Lesson #4: Exits: IPOs vs. Strategic Sales

Growth-stage CEOs think a lot about which direction to take their companies – getting public or getting sold -- and when is the right time to take one path versus another. Tom suggests that businesses with significant market opportunity and product aligned to that market, i.e., the total addressable market is significant, should run as though it will go public from a very early stage. As the time to go public gets closer, be more, not less, transparent about plans. John added that every CEO should run his/her company as if it will be taken public, because the reality is that ninety-nine percent of businesses don’t get acquired. Acquisitions are typically opportunistic with external factors at plan that cannot be predicted. As an example, there were only four buyers for the four companies John has sold throughout his career.

As an aside, Edison’s recent experience is that financial buyers are active; however, these buyers tend to lower initial offers in order to lock up a deal assuming they will find something in diligence. My belief is that this trend will continue until such time as entrepreneurs, VCs, boards and bankers exclude financial buyers from the finalist group of bidders unless they will be held to a very short (< 60 day) exclusivity period from LOI to closing.

Lesson #5: Toughest CEO Decisions

Both Tom and John have faced many a tough decision in their careers as CEO. I asked them to share one that was among the toughest. For Tom, it was a recent decision for Demandware to pursue expansion into Japan, the second largest market for retailers and brands in the world, and the most difficult market to penetrate for an American technology company. The primary considerations were when and how, and while the company has benefited from having board members who could share the dos and don’ts based on relevant experiences, there seemed to a lot more don’ts than dos.

The tough decision that stood out for John was whether or not to turn down an offer to buy his company. There was pressure from the board to accept, but he felt strongly about the value of the business and that it was worth more than the offer. As it turned out patience paid off and having an option was critical. John did ask for more -- and he got it.

chris ceo summit 2

 

Lesson #6: Common Young-Company Mistakes

I asked Tom and John to bring to light the two common mistakes they’ve seen young companies make, so that Edison CEOs can steer clear from making the same ones.

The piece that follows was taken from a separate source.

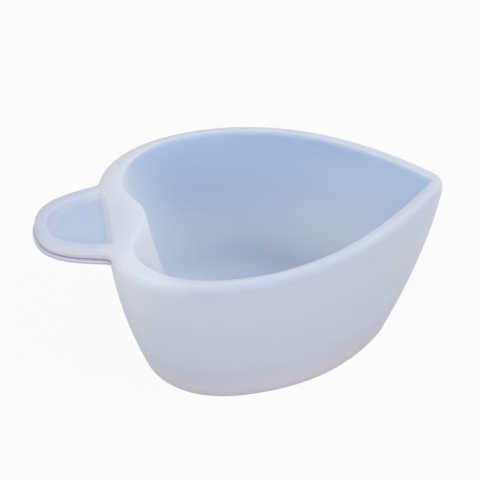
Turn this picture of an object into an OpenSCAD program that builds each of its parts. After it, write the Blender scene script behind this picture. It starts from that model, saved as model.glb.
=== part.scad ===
// Leaf-shaped resin mixing cup of moulded silicone with a finger tab.
// The real cup is one moulding. The modules are its zones, and they meet face to face.
// The origin is on the resting face, in the middle of the cup's length. +X runs to the pouring tip.

/* [Mouth] */
// Height from the resting face to the top of the rim
cup_h = 37.2; // [34:0.2:40]
// Length from the widest station of the mouth to its pointed end
mouth_tip = 42.7; // [41:0.1:45]
// Half of the width of the mouth at its widest station
mouth_half_w = 20.6; // [19.6:0.1:21.6]
// Length from the widest station back to the far side of the lobes
mouth_lobe = 19.9; // [19:0.1:21]
// Offset of each lobe's far point from the middle line
mouth_lobe_off = 9.5; // [9:0.1:10.5]
// Depth of the notch between the two lobes
mouth_notch = 3.6; // [2.8:0.1:4.2]
// Radius of the mouth at its pointed end
mouth_tip_r = 0.5; // [0.3:0.1:1]
// Angle between the middle line and the sides at the pointed end, in degrees
tip_angle = 43.7; // [42:0.1:46]

/* [Rim] */
// Thickness of the rim at the pouring tip
rim_tip_t = 2.6; // [2.2:0.1:3.2]
// Thickness of the rim along the sides
rim_side_t = 2; // [1.8:0.1:2.6]
// Thickness of the rim round the lobes
rim_lobe_t = 5.1; // [4.6:0.1:5.6]
// Offset of the far point of each lobe's outer face from the middle line
rim_lobe_off = 9.1; // [8.6:0.1:10]
// Depth of the notch in the outer face, under the tab
rim_notch = 4; // [2:0.1:4.6]
// Radius of the rim's outer top edge
rim_edge_r = 1.4; // [0.6:0.1:1.6]

/* [Base] */
// Shift of the widest station towards the tip from the rim down to the base
base_shift = 1.2; // [0:0.1:3]
// Length from the widest station of the base to its pointed end
base_tip = 33.1; // [32:0.1:35]
// Half of the width of the base at its widest station
base_half_w = 20.6; // [19.6:0.1:21.2]
// Length from the widest station of the base back to its lobes
base_lobe = 19.2; // [18:0.1:20]
// Offset of each base lobe's far point from the middle line
base_lobe_off = 7.2; // [6.4:0.1:8]
// Depth of the notch in the base
base_notch = 3; // [2:0.1:4]
// Radius of the base at its pointed end
base_tip_r = 13.4; // [8:0.1:14]
// Radius of the edge round the resting face
base_edge_r = 1; // [0.6:0.1:2]
// Share of the outer wall's lean that comes low down, as in a bowl
outer_bow = 0.66; // [0.3:0.01:0.7]

/* [Cavity] */
// Thickness of the floor
floor_t = 2.6; // [2:0.1:3.5]
// Length from the widest station of the cavity floor to its pointed end
cavity_tip = 29; // [27:0.1:30]
// Half of the width of the cavity floor
cavity_half_w = 16.2; // [15:0.1:17.4]
// Length from the widest station of the cavity floor back to its lobes
cavity_lobe = 15.2; // [14:0.1:15.6]
// Offset of each floor lobe's far point from the middle line
cavity_lobe_off = 7.8; // [7:0.1:8.4]
// Depth of the notch in the cavity floor
cavity_notch = 5.7; // [4.6:0.1:6.4]
// Radius of the cavity floor at its pointed end
cavity_tip_r = 3.8; // [3.4:0.1:4.4]
// Radius between the floor and the wall inside the cup
floor_fillet_r = 2.4; // [1:0.1:2.6]
// Share of the inner wall's lean that comes low down
inner_bow = 0.45; // [0.2:0.01:0.55]

/* [Finger tab] */
// Length from the widest station of the mouth to the end of the tab
tab_reach = 39.3; // [38:0.1:41]
// Half of the width of the tab's body where it meets the cup
tab_half_w = 10.1; // [9.4:0.1:11]
// Angle at which the tab's sides spread towards the cup, in degrees
tab_spread = 12; // [6:1:16]
// Height of the bead above the sunk panel
bead_h = 1; // [0.6:0.1:1.4]
// Thickness of the tab under the bead
plate_t = 2.3; // [1.8:0.1:2.8]
// Thickness of the ledge that runs round the tab's foot
ledge_t = 0.8; // [0.6:0.1:1.2]
// How far the ledge stands out past the tab's body
ledge_w = 0.5; // [0.2:0.1:0.8]
// Width of the bead round the sunk panel
bead_w = 2.4; // [1.8:0.1:2.8]
// Width of the bead between the sunk panel and the notch in the rim's outer face
panel_root_w = 2.7; // [2.2:0.1:4]
// Radius of the corners of the sunk panel
panel_corner_r = 1.3; // [0.5:0.1:2.5]

/* [Hidden] */

// Overall length, and where the mouth's widest station, the tab's end and the panel's straight side lie
overall_len = tab_reach + mouth_tip + rim_tip_t;
mouth_x = tab_reach - overall_len / 2;
tab_end_x = -overall_len / 2;
panel_root_x = mouth_x - mouth_lobe - rim_lobe_t + rim_notch - panel_root_w;
// Underside of the tab, where the rim zone meets the wall zone too
rim_z = cup_h - bead_h - plate_t;

// Points along the tip's arc, the sides, the lobes and the notch, on each half
TIP_STEPS = 5;
SIDE_STEPS = 24;
LOBE_STEPS = 18;
NOTCH_STEPS = 9;
// Steps down a wall, down the rim, round a small edge and along half of the tab
WALL_STEPS = 8;
RIM_STEPS = 2;
EDGE_STEPS = 4;
TAB_STEPS = 16;

// Handles of the tab's curve, as shares of its width and length
TAB_END_HANDLE = 0.74;
TAB_ROOT_HANDLE = 0.56;
// Handles of the notch curves, as shares of the lobe offset
NOTCH_LOBE_HANDLE = 0.39;
NOTCH_MID_HANDLE = 0.46;
// Handles of the sides at the tip and at the waist, then of the lobes at the waist and at their end
INNER_HANDLES = [0.39, 0.41, 0.82, 0.28];
OUTER_HANDLES = [0.16, 0.51, 0.81, 0.26];

// Each outline is [station x, tip length, half width, lobe length, lobe offset, notch depth, tip radius]
mouth_line = concat(
    [mouth_x, mouth_tip, mouth_half_w, mouth_lobe, mouth_lobe_off, mouth_notch, mouth_tip_r],
    INNER_HANDLES
);
cavity_line = concat(
    [mouth_x + base_shift, cavity_tip, cavity_half_w, cavity_lobe],
    [cavity_lobe_off, cavity_notch, cavity_tip_r],
    INNER_HANDLES
);
rim_line = concat(
    [mouth_x, mouth_tip + rim_tip_t, mouth_half_w + rim_side_t, mouth_lobe + rim_lobe_t],
    [rim_lobe_off, rim_notch, mouth_tip_r + rim_tip_t],
    OUTER_HANDLES
);
base_line = concat(
    [mouth_x + base_shift, base_tip, base_half_w, base_lobe],
    [base_lobe_off, base_notch, base_tip_r],
    OUTER_HANDLES
);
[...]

  1. Don’t throw the baby out with the bath water. Whether you are a company with a solution in search of a problem, or you simply have not proven repeatable value yet, it is normal to shift gears here and there. Tom encourages healthy experimentation, but advises to “stick with it.”
  2. Focus on the long term and try to see the forest from the trees. It’s easy to lose sight of longer term vision and the journey itself when the business requires so much focus on the here and now. John advises, “Don’t get too bogged down with closing that deal this quarter.” Pick your head up and think about the journey and the broader set of opportunities – it’s aspirational and motivational for you and your team.